The good times continue with the presence of Joule’s friendly robot companions. Mack is a dog robot that helps find buried treasure. Seth is a spider bot that can crawl around on set tracks (sort of like the spider ball in Metroid Prime) to reach previously unreachable areas. And Duncan is an ape-like bot who is the strongest attacker and can break certain rock formations. Each of them has their own personalities and are incredibly endearing and loveable.
Here’s where the wheels kind of fall off in ReCore,
though. The game is technically open
world but it is split into smaller sections and dungeons. Every time you enter a different area, or go
back to Joule’s crawler base, or when you die, the game has to load. And it loads and load and loads and loads,
sometimes for more than 2-minutes at a time and depending what you’re doing you
might sit through multiple loading screens all within a few minutes of each
other. All of that loading really adds
up and totally sucks the fun out of the game.
ReCore is only around 8-hours long total, and you spend probably a third
of that looking at loading screens. The
load times are simply unacceptably, unforgivably long.
ReCore is also incredibly glitchy, too. You’ll fall through the floor or get stuck
in loops where the game keeps respawning you in impossible space so you can’t
actually play. Sometimes enemies won’t
spawn into a room like they’re supposed to so a door that requires you to kill
all of the enemies won’t ever open.
There are countless other issues as well. ReCore is insanely glitchy.

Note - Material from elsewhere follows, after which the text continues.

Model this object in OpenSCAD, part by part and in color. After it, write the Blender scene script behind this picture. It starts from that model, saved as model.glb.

Also, for as fun as ReCore can genuinely be when everything
works, there are lots of other little niggling issues that add up into major
annoyances. You can bring two of your
robot companions with you out into the world, but you don’t always know which
ones you actually need when you head out so there are lots of occasions where
you trek all the way across the map to do something only to find you don’t have
the bot you need. So then you have to
fast travel back to base – with long load time – choose the right bot, and head
back out – with long load time. The
game also has an annoying problem where mission markers just straight up
disappear so you don’t know where you’re supposed to go and you can’t set
destination markers on your map. You
can also upgrade your companions with the parts and blueprints you collect, but
the upgrade process is extremely slow and tedious.

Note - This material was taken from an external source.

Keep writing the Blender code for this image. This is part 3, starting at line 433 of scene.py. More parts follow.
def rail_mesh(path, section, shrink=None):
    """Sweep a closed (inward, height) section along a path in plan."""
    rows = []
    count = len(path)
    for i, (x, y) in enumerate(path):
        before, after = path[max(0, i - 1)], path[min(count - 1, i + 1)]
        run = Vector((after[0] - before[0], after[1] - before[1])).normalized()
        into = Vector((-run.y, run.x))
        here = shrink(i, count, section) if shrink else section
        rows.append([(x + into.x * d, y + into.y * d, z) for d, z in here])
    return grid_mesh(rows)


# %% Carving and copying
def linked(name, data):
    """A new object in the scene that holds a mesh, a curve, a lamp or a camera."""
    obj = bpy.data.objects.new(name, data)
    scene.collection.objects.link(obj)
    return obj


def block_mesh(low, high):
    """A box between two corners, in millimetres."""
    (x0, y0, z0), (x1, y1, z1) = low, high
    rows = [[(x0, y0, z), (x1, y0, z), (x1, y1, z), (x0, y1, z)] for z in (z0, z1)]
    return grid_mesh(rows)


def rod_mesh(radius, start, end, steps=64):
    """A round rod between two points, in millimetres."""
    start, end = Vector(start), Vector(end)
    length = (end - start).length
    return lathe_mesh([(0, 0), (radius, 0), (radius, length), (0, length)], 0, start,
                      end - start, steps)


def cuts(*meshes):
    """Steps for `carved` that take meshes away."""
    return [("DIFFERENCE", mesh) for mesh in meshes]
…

The biggest problem with ReCore is that all of these things
add up into an experience that doesn’t respect your time as a player. Long load times, major glitches, and simple
game design oversights sour an experience that had a ton of potential to be
great. You’ll want to love it because
the characters are so darn charming and the gameplay is genuinely fun, but
sitting through all of the loading eats at you after a while. The fun and optimism gradually shifts to
annoyance and anger. And that stuff
leads to the dark side, ya’ll, so you probably don’t want your videogame to
make folks feel that way.
As far as the presentation goes, ReCore is actually fairly
polished. It isn’t particularly
graphically impressive, but the sandy environments look nice, Joule looks good,
the bots – both friendly and enemy – look very cool. The lighting is also very nice, and the game runs at a solid
framerate. The sound is also very good
with a fantastic soundtrack and good voice acting.

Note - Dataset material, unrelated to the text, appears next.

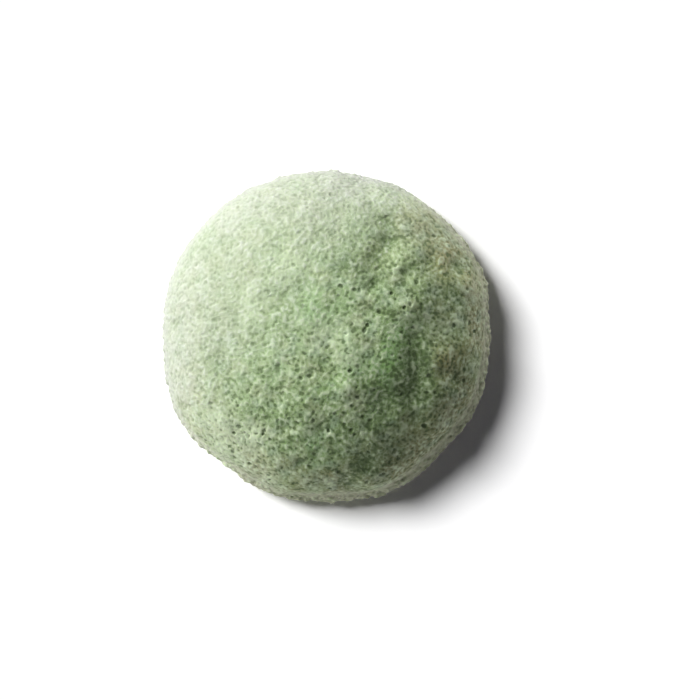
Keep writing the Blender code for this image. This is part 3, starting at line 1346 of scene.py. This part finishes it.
@dataclass(frozen=True)
class Studio:
    """The white floor, the lamps and the camera.

    Attributes:
        image_side: Width and height of the photograph, in pixels.
        sponge_middle: Middle of the sponge in the photograph, across and down.
        sponge_side: Its width there.
        lens: The camera's lens, in millimetres.
        sensor: Width of the camera's sensor, in millimetres.
        near: Nearest distance that the camera shows.
        floor_side: Width of the floor.
        floor_white: How white the floor is to the sponge.
        floor_seen: How white the floor is to the camera. Over 1, it is white also where it is dimly lit.
        lamps: The lamps.
        sky: How brightly the room lights the sponge from all round.
    """

    image_side: float = 700.0
    sponge_middle: Range = (326.7, 336.7)
    sponge_side: float = 331.0
    lens: float = 100.0
    sensor: float = 36.0
    near: float = 0.01
    floor_side: float = 6.0
    floor_white: float = 0.95
    floor_seen: float = 1.34
    lamps: tuple[Lamp, ...] = (
        Lamp("floor_lamp", Lit.FLOOR, 145.5, 55.5, 20.0, 0.91),
        Lamp("floor_fill", Lit.FLOOR, -34.0, 40.0, 60.0, 0.015, (0.35, 0.12, 1.0)),
        Lamp("main_lamp", Lit.SPONGE, 150.0, 29.0, 46.0, 1.01),
        Lamp("side_lamp", Lit.SPONGE, 82.0, 28.0, 36.0, 0.405),
        Lamp("low_lamp", Lit.SPONGE, 216.0, 12.0, 60.0, 0.30),
    )
    sky: float = 0.018

    def floor(self) -> bpy.types.Object:
        """Lay the white floor.

        Returns:
            The floor.
        """
        bpy.ops.object.select_all(action="DESELECT")
        bpy.ops.mesh.primitive_plane_add(size=self.floor_side)
        floor = bpy.context.active_object
        floor.name = "studio_floor"
        material = bpy.data.materials.new("studio_white")
        board = NodeBoard(material)
        board.nodes.remove(board.nodes["Principled BSDF"])
        seen = board.add("LightPath", {}).outputs["Is Camera Ray"]
        white = board.blend(seen, (self.floor_white,) * 3, (self.floor_seen,) * 3)
        matt = board.add("BsdfDiffuse", {"Color": white}).outputs["BSDF"]
        board.feed(board.nodes["Material Output"].inputs["Surface"], matt)
        floor.data.materials.append(material)
        return floor

    def world(self) -> None:
        """Light the room evenly and dimly, and show white beyond the floor."""
        world = bpy.data.worlds.new("studio_sky")
        bpy.context.scene.world = world
        board = NodeBoard(world)
        board.nodes.clear()
        path = board.add("LightPath", {}).outputs
        straight = board.math("MAXIMUM", path["Is Camera Ray"], path["Is Glossy Ray"])
        dim = board.add("Background", {"Color": WHITE, "Strength": self.sky})
        white = board.add("Background", {"Color": WHITE})
        sky = {0: straight, 1: dim.outputs["Background"], 2: white.outputs["Background"]}
        board.add("OutputWorld", {"Surface": board.add("MixShader", sky).outputs["Shader"]})

    def camera(self, shape: BodyShape) -> None:
        """Set the camera straight above, framed as in the photograph.

        Args:
            shape: The sponge's plain body.
        """
        pixel = shape.diameter / self.sponge_side
        across = (self.image_side / 2 - self.sponge_middle[0]) * pixel
        up = (self.sponge_middle[1] - self.image_side / 2) * pixel
        away = self.image_side * pixel * self.lens / self.sensor
        data = bpy.data.cameras.new("camera")
        data.lens = self.lens
        data.sensor_width = self.sensor
        data.clip_start = self.near
        camera = bpy.data.objects.new("camera", data)
        camera.location = (across, up, shape.belly_height + away)
        bpy.context.scene.collection.objects.link(camera)
        bpy.context.scene.camera = camera

    def build(self, shape: BodyShape, sponge: bpy.types.Object) -> None:
        """Set up the studio round the sponge.

        Args:
            shape: The sponge's plain body.
            sponge: The sponge.
        """
        pieces = {Lit.SPONGE: sponge, Lit.FLOOR: self.floor()}
        for lamp in self.lamps:
            lamp.hang(pieces[lamp.lit])
        self.world()
        self.camera(shape)
        bpy.context.scene.view_settings.view_transform = "Standard"


def main() -> None:
    """Build the sponge and the studio, and note their sizes."""
    logging.basicConfig(level=logging.INFO, format="%(message)s")
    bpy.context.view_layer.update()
    low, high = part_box(CAD_NODE)
    shape = BodyShape(diameter=high[0] - low[0], height=high[2] - low[2])
    piece = Sponge(shape).build()
    logger.info("%s: %d points", piece.name, len(piece.data.vertices))
    studio = Studio()
    studio.build(shape, piece)
    logger.info("studio: %d lamps", len(studio.lamps))


if __name__ == "__main__":
    main()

It honestly is a shame that ReCore has so many core
(get it?) issues that sour the experience so much because there is a lot to
like here when it all works. It really
does start off fantastically well, but the problems get more frequent and more
annoying the deeper you get into the game, which just kills any joy you might
have previously felt. ReCore probably
needed more time in development to iron these things out. As it stands right now I just can’t give it
a recommendation even at the “bargain” $40 MSRP it launched at.
Disclosure: A review code was provided by the publisher.